Relationships
Have held a fascination for me, likely as far back as I can recall.
There was a thing about loyalty...
How that goes both ways.
Being a lock-box overflows...
And how relationships morphed over time.
Some lasting,
Others being absorbed into the abyss.
Our relationship to each other-
The good and the otherwise...
Those built on mutual agreement and
Those endured.
A smile tickles the corner of my mouth,
Recalling how “forever” every interaction felt as a child.
Remembering how my elders would say:
“It might not matter ten years from today...”
Me-
**Fighting in the drama of it-
“This will ALWAYS matter! It will matter!!...”
....yet I cannot recall the name of that person who mattered so much...not now.
If only we understood then what we understand now....
Forever behind the eight ball of life.
When people who belong together, are together-
It’s the most fascinating and comfortable image.
For me-
Those images radiate a certain sense of security.
A lovely familiarity that bonds that photograph to a memory bank-
A belonging sort of image.
....and yet they do not always last forever.
So looking at an image, years later-
Adds a different layer of meaning to that captured moment.
What made sense then-
Feels uncomfortably unfamiliar, now.
Relationships are not photographs.
Although, photographs may be added to the story of how that relationship was.
Though meanings change and movements cease to have the intentions they once did.
When I was playing around with ombre-
A phase of photography I took a stab at....
There was a series of images I took of 2 people in a tree.
The back story on the people captured-
Added a certain meaning to me, that a viewer would not know.
Nor should they-
Yet the images themselves held an almost unsettling beauty.

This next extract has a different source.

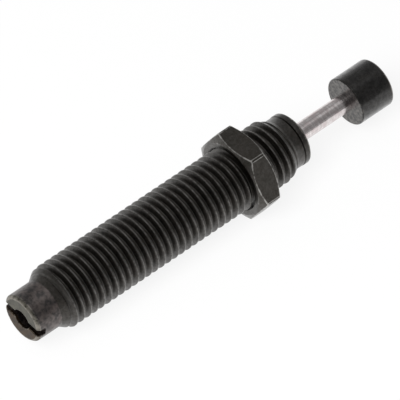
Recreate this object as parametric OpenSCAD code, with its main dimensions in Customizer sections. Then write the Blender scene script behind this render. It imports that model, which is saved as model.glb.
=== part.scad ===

The kind of mood, That held true -without the ombre.
I will post them here-
As I was drifting through old images-
This set caught my fancy, once again.
I remember the feeling,
Not only of capturing them...
But also of their edit.
Remembering what “moody-mood” I was trying to communicate.
My own relationship, at that time-
Was in shambles.
The kind of shambles where denial and resentment hummed in the background.
Anyone experiencing a long, drawn out separation-
Knows exactly the mood I’m referring to.
Creatively,
I had been in my “zombie” phase -
Taking a lot of cemetery trips to capture photos and video footage of a mini-project (that I never finished).
So,
Following one of those cemetery shoots-
My one friend scurried up a neighbouring tree.
The next, followed suit, being pulled up into the branches by the first.
My camera still slung around my neck,
Quickly in hand, snap-snap-snapping, as he helped her up, settled her in the tree limbs and monkey-crawled around her.
She was still in the “zombie” make-up-
And I noticed how the shadows in the trees and between the leaves...
Perfectly darkened and lightened the shapes their bodies were making.
Lord have mercy-
I recall tears forming in my eyes,
As I dipped and curved to get those perfect angles.
There is an almost predatory way that attractions begin.
I notice those cues in others- long before I can sense them with my own.
I think that is the “chemistry” people refer to-
The magnetic pull that becomes irresistible.
Yet-
Voyeur or not...
I much preferred watching it unfold.
The beginnings- rather than the endings.
Endings sort of suck, compared to the snap, crackle, pop of brand-new attraction.
A by-stander cannot help but be swept up in that movement.
The shapes it forms-
And how each light-spot is that much brighter compared to the inky shadows.
Which brings me right back to the beginning of this blog-
Relationships have always fascinated me.
The movements of them,
Sweeping epic sagas.
Perhaps the most valid photos I ever took, were the ones about relationships.